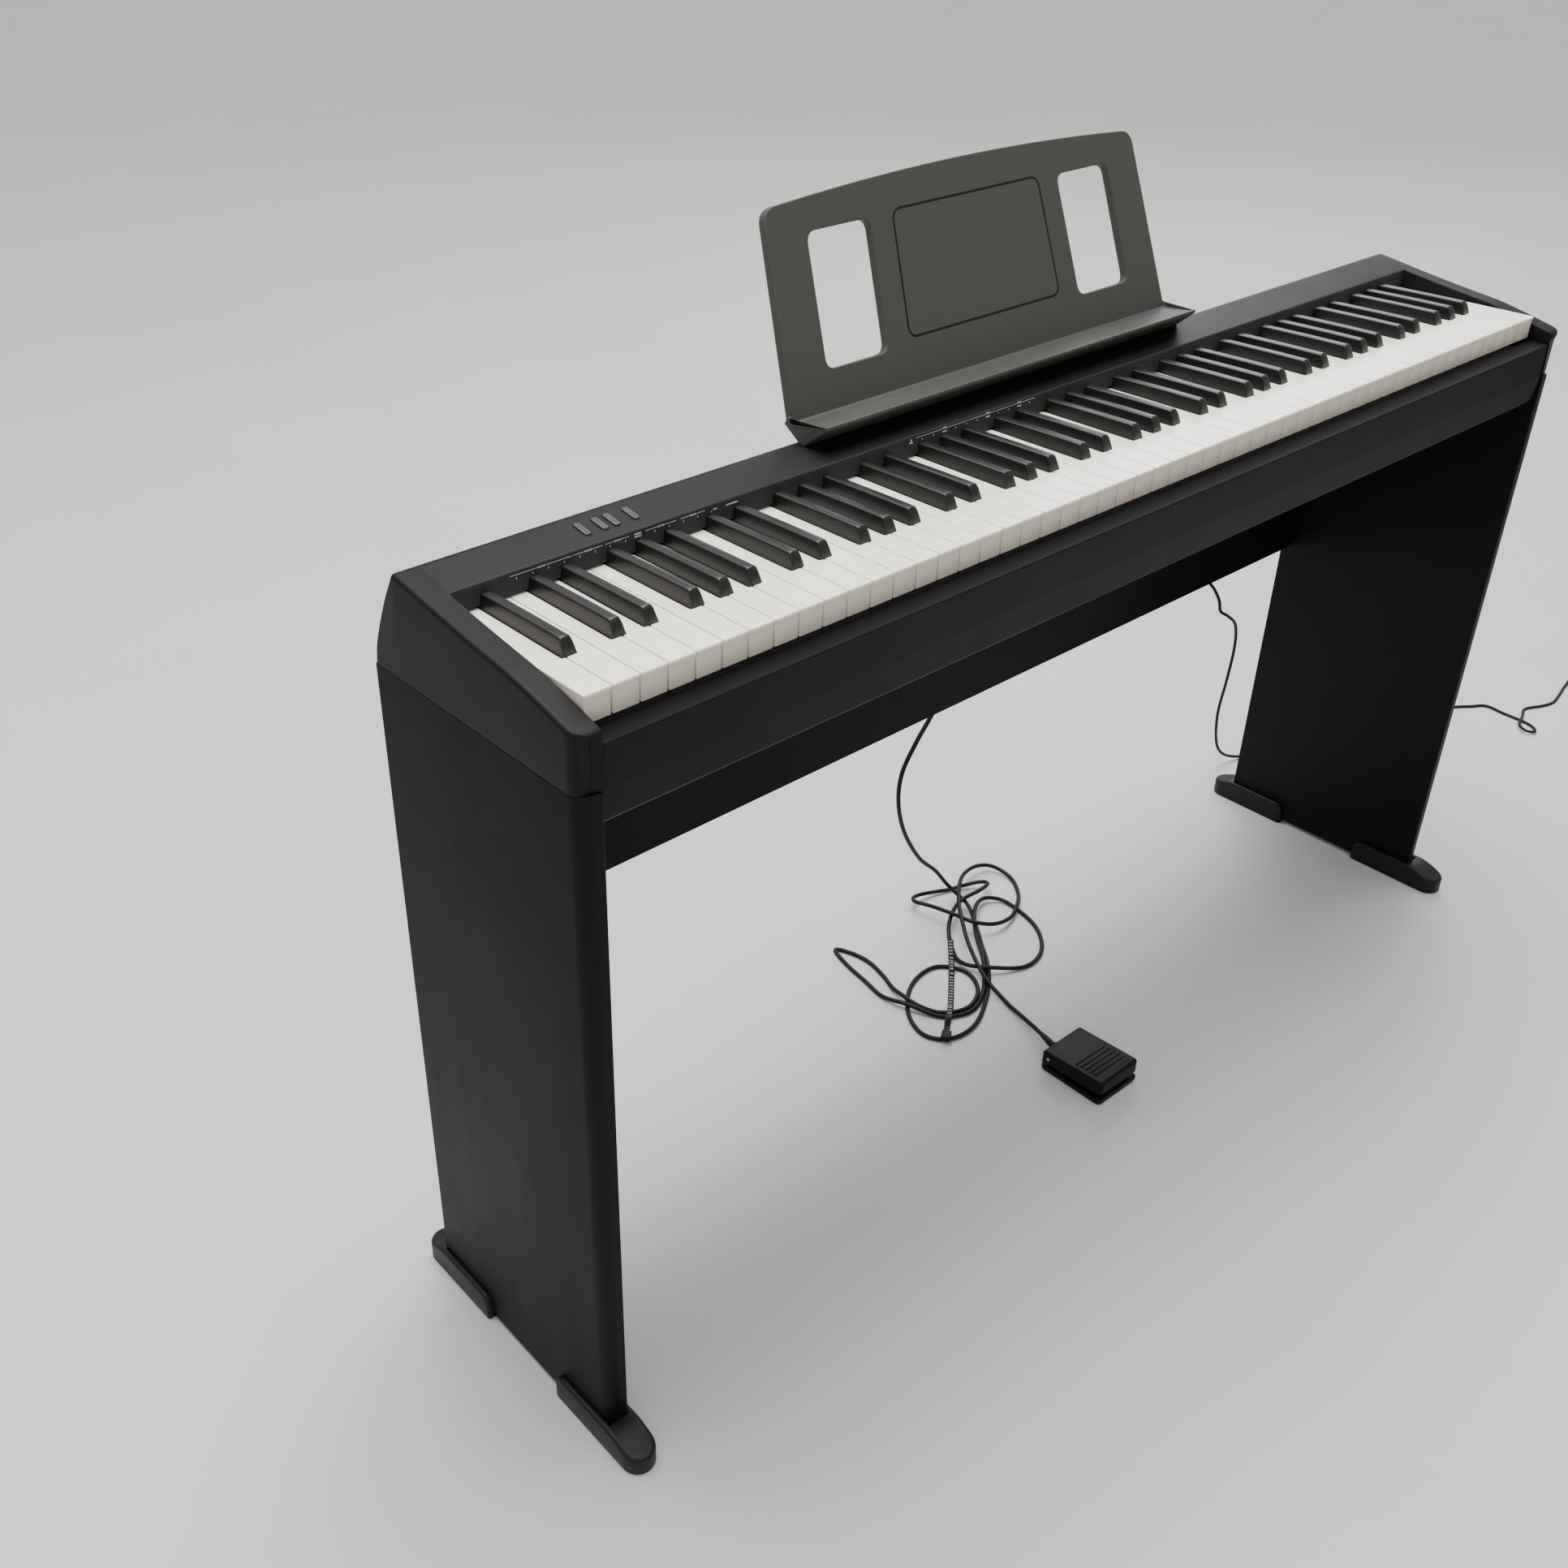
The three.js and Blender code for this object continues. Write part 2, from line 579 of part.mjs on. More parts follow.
function backBoard(group) {
  const half = BOARD_INNER - TOUCH;
  part(group, "back_board", box(-half, half, CASE_REAR - BACK.thick, CASE_REAR, BACK.low, BACK.high), STAND_BLACK);
}

// An angle plate between a side board and the back board.
function bracket(group, name, side, z) {
  const x = side * (BOARD_INNER - TOUCH);
  const y = CASE_REAR - BACK.thick - TOUCH;
  const leg = (dx, dy) => box(Math.min(x, x - side * dx), Math.max(x, x - side * dx), y - dy, y, z, z + 40);
  part(group, name, joined([leg(2, 28), leg(28, 2)]), STEEL);
}

// A cradle under the end of a side board, with a long rounded nose that keeps the stand from tipping.
function foot(group, name, side, front) {
  const f = FOOT;
  const x = side * (CASE_HALF - BOARD / 2);
  const r = f.width / 2;
  const way = front ? 1 : -1;
  const tip = front ? f.front : f.rear;
  const end = front ? f.front_end : f.rear_end;
  const board = front ? CASE_FRONT : CASE_REAR;
  const s = new THREE.Shape();
  s.moveTo(x - r, end);
  s.lineTo(x - r, tip + way * r);
  s.absarc(x, tip + way * r, r, Math.PI, 0, !front);
  s.lineTo(x + r, end);
  s.closePath();
  const top = outline([
    [tip - way, 0],
    [tip - way, f.tip],
    [tip + way * 6, f.tip + 1],
    [board - way * 6, f.wall],
    [end - way * 8, f.wall],
    [end, f.wall - 8],
    [end, 0],
  ]);
  const plan = upright(s, 0, f.wall + 5, 10);
  const profile = across(top, x - r - 1, x + r + 1);
  const body = (profile.volume() < 0 ? across(outline(top.getPoints().reverse()), x - r - 1, x + r + 1) : profile).intersect(plan);
  const slot = side * (CASE_HALF - BOARD - TOUCH);
  const wide = side * (CASE_HALF + TOUCH);
  const y0 = Math.min(board - way * TOUCH, end + way * 5);
  const y1 = Math.max(board - way * TOUCH, end + way * 5);
  const bed = box(Math.min(slot, wide), Math.max(slot, wide), y0, y1, f.sole, f.wall + 6);
  part(group, name, body.subtract(bed), FOOT_BLACK);
}

// ---------- the foot switch, in its own frame: x across, y along it, z up from the floor ----------
function footSwitch(group) {
  const p = PEDAL;
  const w = p.width / 2;
  const l = p.length / 2;
  const front = p.y - l;
  const rear = p.y + l;
  const hinge = { y: rear - 9, z: 17 };
  const plate = upright(rounded(p.x - w, p.x + w, front, rear, 6), p.sole + TOUCH, p.base);
  const ears = [-1, 1].map((side) => {
    const x = p.x + side * (w - 5.5);
    return box(x - 1.5, x + 1.5, hinge.y - 5, hinge.y + 5, p.base - 2, hinge.z + 3.5);
  });
  const tower = box(p.x - 16, p.x + 16, rear - 7, rear, p.base - 2, 19);
  const stud = post(p.x, p.y - 12, p.base - 2, 18, 6, 16);
  const axle = rod(p.x - w + 0.6, p.x + w - 0.6, hinge.y, hinge.z, 1.8);
  const bore = rod(p.x - w - 1, p.x + w + 1, hinge.y, hinge.z, 1.85);
  part(group, "pedal_base", joined([plate, ...ears, tower, stud]).subtract(bore), SOCKET_BLACK);
  part(group, "pedal_pin", axle, STEEL);

  // The treadle is a shell over the base: a sloping top with a skirt at the front and the sides.
  const half = w - 1;
  const top = (y) => p.rise - ((y - front) * 5) / (rear - front);
  const side = outline([
    [front + 1, p.skirt],
    [front + 1, p.rise - 2.5],
    [front + 3.5, p.rise],
    [rear - 3, top(rear)],
    [rear - 0.5, top(rear) - 2.5],
    [rear - 0.5, 9],
  ]);
  const inside = outline([
    [front + 3.5, 0],
    [front + 3.5, p.rise - 3.5],
    [front + 5, p.rise - 2.8],
    [rear + 2, top(rear) - 2.6],
    [rear + 2, 0],
  ]);
  const block = across(turned(side), p.x - half, p.x + half).intersect(upright(rounded(p.x - half, p.x + half, front + 1, rear + 9, 5), 0, 60));
  const hollow = across(turned(inside), p.x - half + 2.5, p.x + half - 2.5);
  const grooves = [-12, -6, 0, 6, 12].map((dy) => {
    const y = p.y - 12 + dy;
    return box(p.x - half + 6, p.x + half - 6, y - 1, y + 1, top(y) - 1, 60);
  });
  part(group, "pedal_treadle", without(block, [hollow, ...grooves]).subtract(bore), FOOT_BLACK);
  part(group, "pedal_sole", upright(rounded(p.x - w + 1, p.x + w - 1, front + 1, rear - 1, 5), 0, p.sole), RUBBER);
}

// A round bar that lies along X.
function rod(x0, x1, y, z, radius, sides = 12) {
  const g = new THREE.CylinderGeometry(radius, radius, x1 - x0, sides);
  g.rotateZ(Math.PI / 2);
  return solid(g.translate((x0 + x1) / 2, y, z));
}

// The same outline with its corners in counter-clockwise order.
function turned(shape) {
  const points = shape.getPoints();
  return new THREE.Shape(THREE.ShapeUtils.isClockWise(points) ? points.reverse() : points);
}

// ---------- leads, in the final frame ----------
const PEDAL_CORD = 5;
const DC_CORD = 4;

// A round cord through points set by hand.
function cord(points, diameter, steps, sides) {
  const curve = new THREE.CatmullRomCurve3(points.map((p) => new THREE.Vector3(...p)), false, "centripetal");
  const ring = new THREE.Shape();
  for (let k = 0; k < sides; k++) {
    const a = (2 * Math.PI * k) / sides;
    const method = k === 0 ? "moveTo" : "lineTo";
    ring[method]((Math.cos(a) * diameter) / 2, (Math.sin(a) * diameter) / 2);
  }
  return new THREE.ExtrudeGeometry(ring, { steps, extrudePath: curve, curveSegments: 1, bevelEnabled: false });
}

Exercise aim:
Give every line of the material again, exactly as it reads.

Task output:
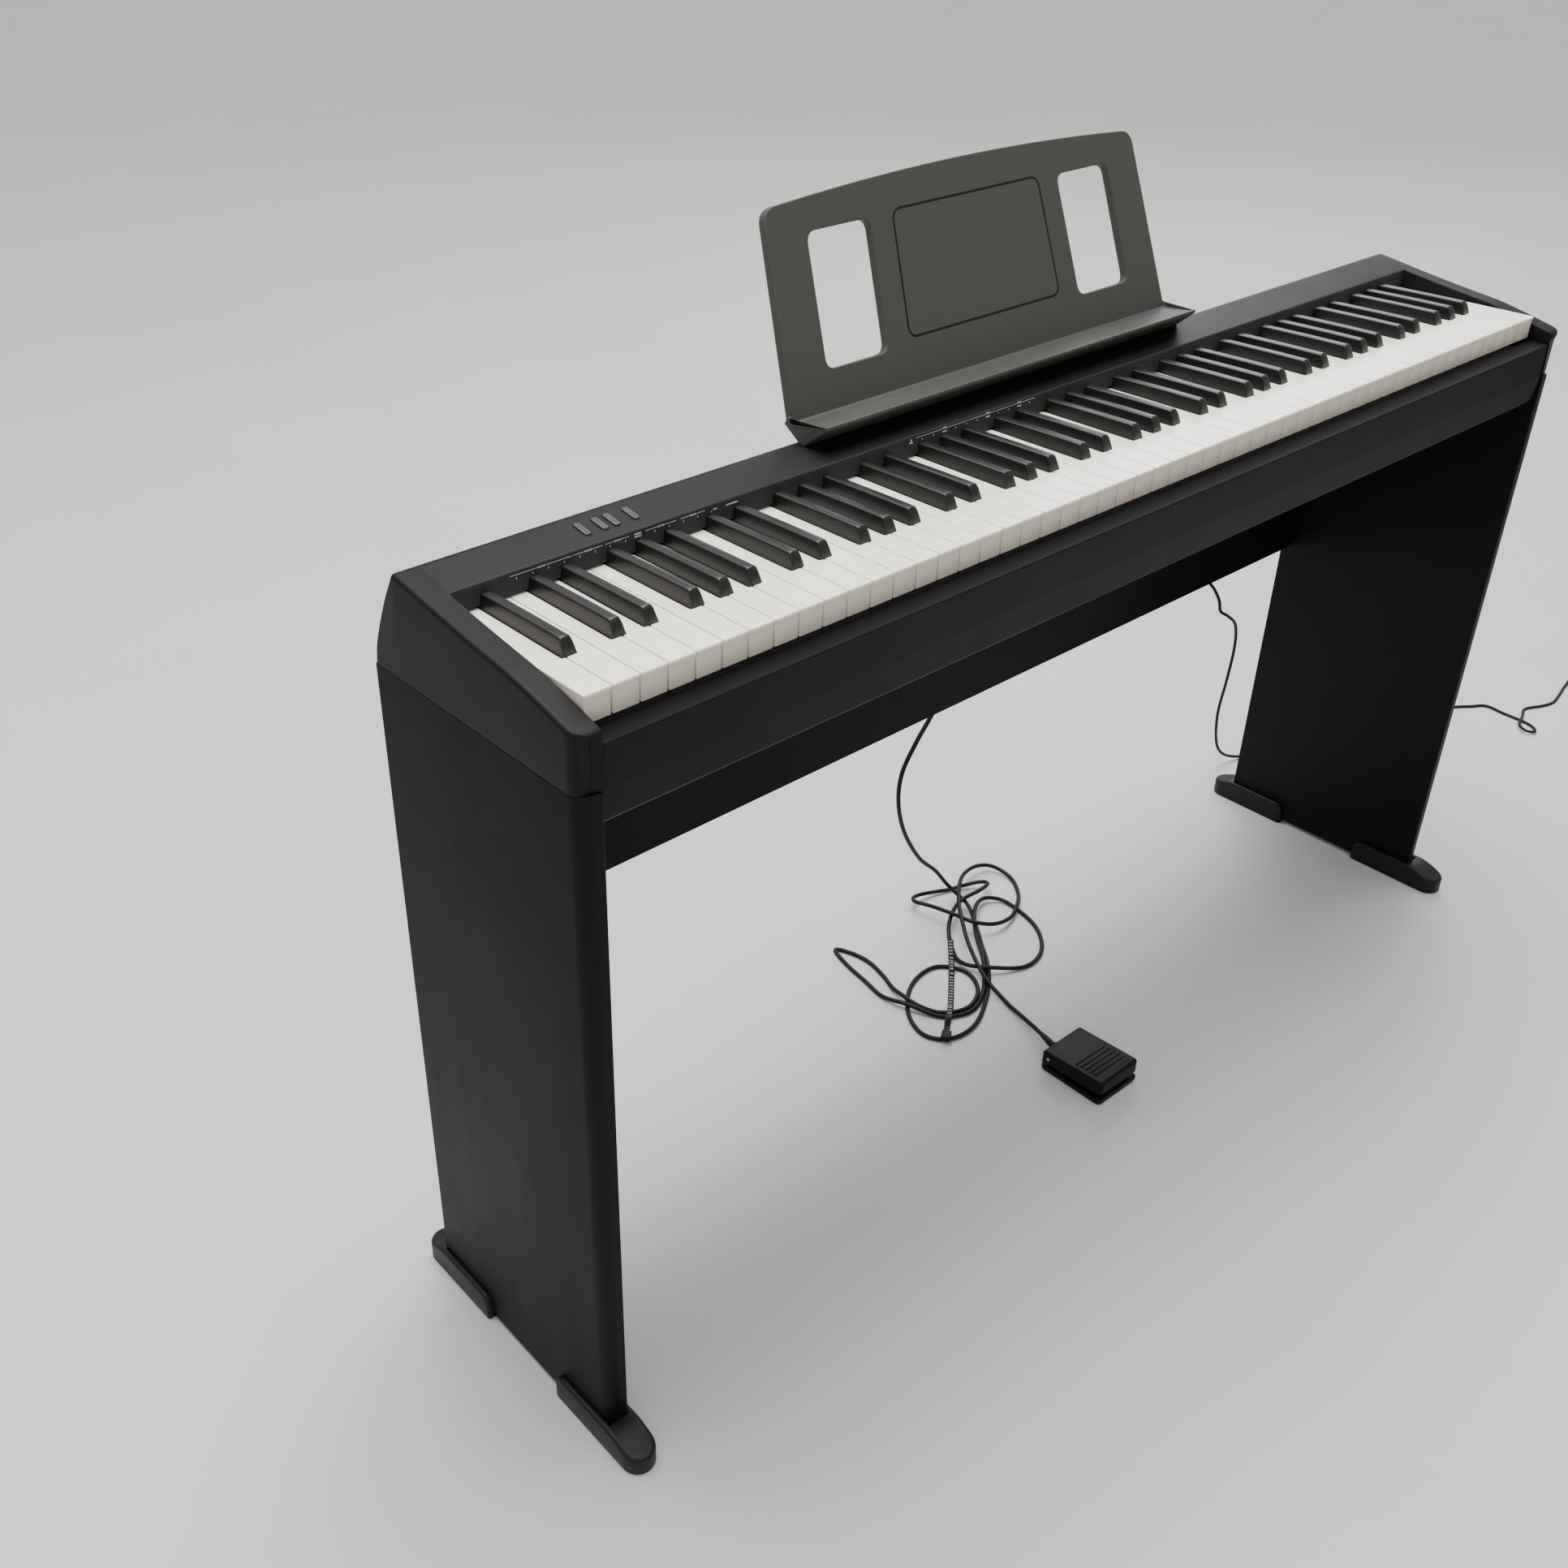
The three.js and Blender code for this object continues. Write part 2, from line 579 of part.mjs on. More parts follow.
function backBoard(group) {
  const half = BOARD_INNER - TOUCH;
  part(group, "back_board", box(-half, half, CASE_REAR - BACK.thick, CASE_REAR, BACK.low, BACK.high), STAND_BLACK);
}

// An angle plate between a side board and the back board.
function bracket(group, name, side, z) {
  const x = side * (BOARD_INNER - TOUCH);
  const y = CASE_REAR - BACK.thick - TOUCH;
  const leg = (dx, dy) => box(Math.min(x, x - side * dx), Math.max(x, x - side * dx), y - dy, y, z, z + 40);
  part(group, name, joined([leg(2, 28), leg(28, 2)]), STEEL);
}

// A cradle under the end of a side board, with a long rounded nose that keeps the stand from tipping.
function foot(group, name, side, front) {
  const f = FOOT;
  const x = side * (CASE_HALF - BOARD / 2);
  const r = f.width / 2;
  const way = front ? 1 : -1;
  const tip = front ? f.front : f.rear;
  const end = front ? f.front_end : f.rear_end;
  const board = front ? CASE_FRONT : CASE_REAR;
  const s = new THREE.Shape();
  s.moveTo(x - r, end);
  s.lineTo(x - r, tip + way * r);
  s.absarc(x, tip + way * r, r, Math.PI, 0, !front);
  s.lineTo(x + r, end);
  s.closePath();
  const top = outline([
    [tip - way, 0],
    [tip - way, f.tip],
    [tip + way * 6, f.tip + 1],
    [board - way * 6, f.wall],
    [end - way * 8, f.wall],
    [end, f.wall - 8],
    [end, 0],
  ]);
  const plan = upright(s, 0, f.wall + 5, 10);
  const profile = across(top, x - r - 1, x + r + 1);
  const body = (profile.volume() < 0 ? across(outline(top.getPoints().reverse()), x - r - 1, x + r + 1) : profile).intersect(plan);
  const slot = side * (CASE_HALF - BOARD - TOUCH);
  const wide = side * (CASE_HALF + TOUCH);
  const y0 = Math.min(board - way * TOUCH, end + way * 5);
  const y1 = Math.max(board - way * TOUCH, end + way * 5);
  const bed = box(Math.min(slot, wide), Math.max(slot, wide), y0, y1, f.sole, f.wall + 6);
  part(group, name, body.subtract(bed), FOOT_BLACK);
}

// ---------- the foot switch, in its own frame: x across, y along it, z up from the floor ----------
function footSwitch(group) {
  const p = PEDAL;
  const w = p.width / 2;
  const l = p.length / 2;
  const front = p.y - l;
  const rear = p.y + l;
  const hinge = { y: rear - 9, z: 17 };
  const plate = upright(rounded(p.x - w, p.x + w, front, rear, 6), p.sole + TOUCH, p.base);
  const ears = [-1, 1].map((side) => {
    const x = p.x + side * (w - 5.5);
    return box(x - 1.5, x + 1.5, hinge.y - 5, hinge.y + 5, p.base - 2, hinge.z + 3.5);
  });
  const tower = box(p.x - 16, p.x + 16, rear - 7, rear, p.base - 2, 19);
  const stud = post(p.x, p.y - 12, p.base - 2, 18, 6, 16);
  const axle = rod(p.x - w + 0.6, p.x + w - 0.6, hinge.y, hinge.z, 1.8);
  const bore = rod(p.x - w - 1, p.x + w + 1, hinge.y, hinge.z, 1.85);
  part(group, "pedal_base", joined([plate, ...ears, tower, stud]).subtract(bore), SOCKET_BLACK);
  part(group, "pedal_pin", axle, STEEL);

  // The treadle is a shell over the base: a sloping top with a skirt at the front and the sides.
  const half = w - 1;
  const top = (y) => p.rise - ((y - front) * 5) / (rear - front);
  const side = outline([
    [front + 1, p.skirt],
    [front + 1, p.rise - 2.5],
    [front + 3.5, p.rise],
    [rear - 3, top(rear)],
    [rear - 0.5, top(rear) - 2.5],
    [rear - 0.5, 9],
  ]);
  const inside = outline([
    [front + 3.5, 0],
    [front + 3.5, p.rise - 3.5],
    [front + 5, p.rise - 2.8],
    [rear + 2, top(rear) - 2.6],
    [rear + 2, 0],
  ]);
  const block = across(turned(side), p.x - half, p.x + half).intersect(upright(rounded(p.x - half, p.x + half, front + 1, rear + 9, 5), 0, 60));
  const hollow = across(turned(inside), p.x - half + 2.5, p.x + half - 2.5);
  const grooves = [-12, -6, 0, 6, 12].map((dy) => {
    const y = p.y - 12 + dy;
    return box(p.x - half + 6, p.x + half - 6, y - 1, y + 1, top(y) - 1, 60);
  });
  part(group, "pedal_treadle", without(block, [hollow, ...grooves]).subtract(bore), FOOT_BLACK);
  part(group, "pedal_sole", upright(rounded(p.x - w + 1, p.x + w - 1, front + 1, rear - 1, 5), 0, p.sole), RUBBER);
}

// A round bar that lies along X.
function rod(x0, x1, y, z, radius, sides = 12) {
  const g = new THREE.CylinderGeometry(radius, radius, x1 - x0, sides);
  g.rotateZ(Math.PI / 2);
  return solid(g.translate((x0 + x1) / 2, y, z));
}

// The same outline with its corners in counter-clockwise order.
function turned(shape) {
  const points = shape.getPoints();
  return new THREE.Shape(THREE.ShapeUtils.isClockWise(points) ? points.reverse() : points);
}

// ---------- leads, in the final frame ----------
const PEDAL_CORD = 5;
const DC_CORD = 4;

// A round cord through points set by hand.
function cord(points, diameter, steps, sides) {
  const curve = new THREE.CatmullRomCurve3(points.map((p) => new THREE.Vector3(...p)), false, "centripetal");
  const ring = new THREE.Shape();
  for (let k = 0; k < sides; k++) {
    const a = (2 * Math.PI * k) / sides;
    const method = k === 0 ? "moveTo" : "lineTo";
    ring[method]((Math.cos(a) * diameter) / 2, (Math.sin(a) * diameter) / 2);
  }
  return new THREE.ExtrudeGeometry(ring, { steps, extrudePath: curve, curveSegments: 1, bevelEnabled: false });
}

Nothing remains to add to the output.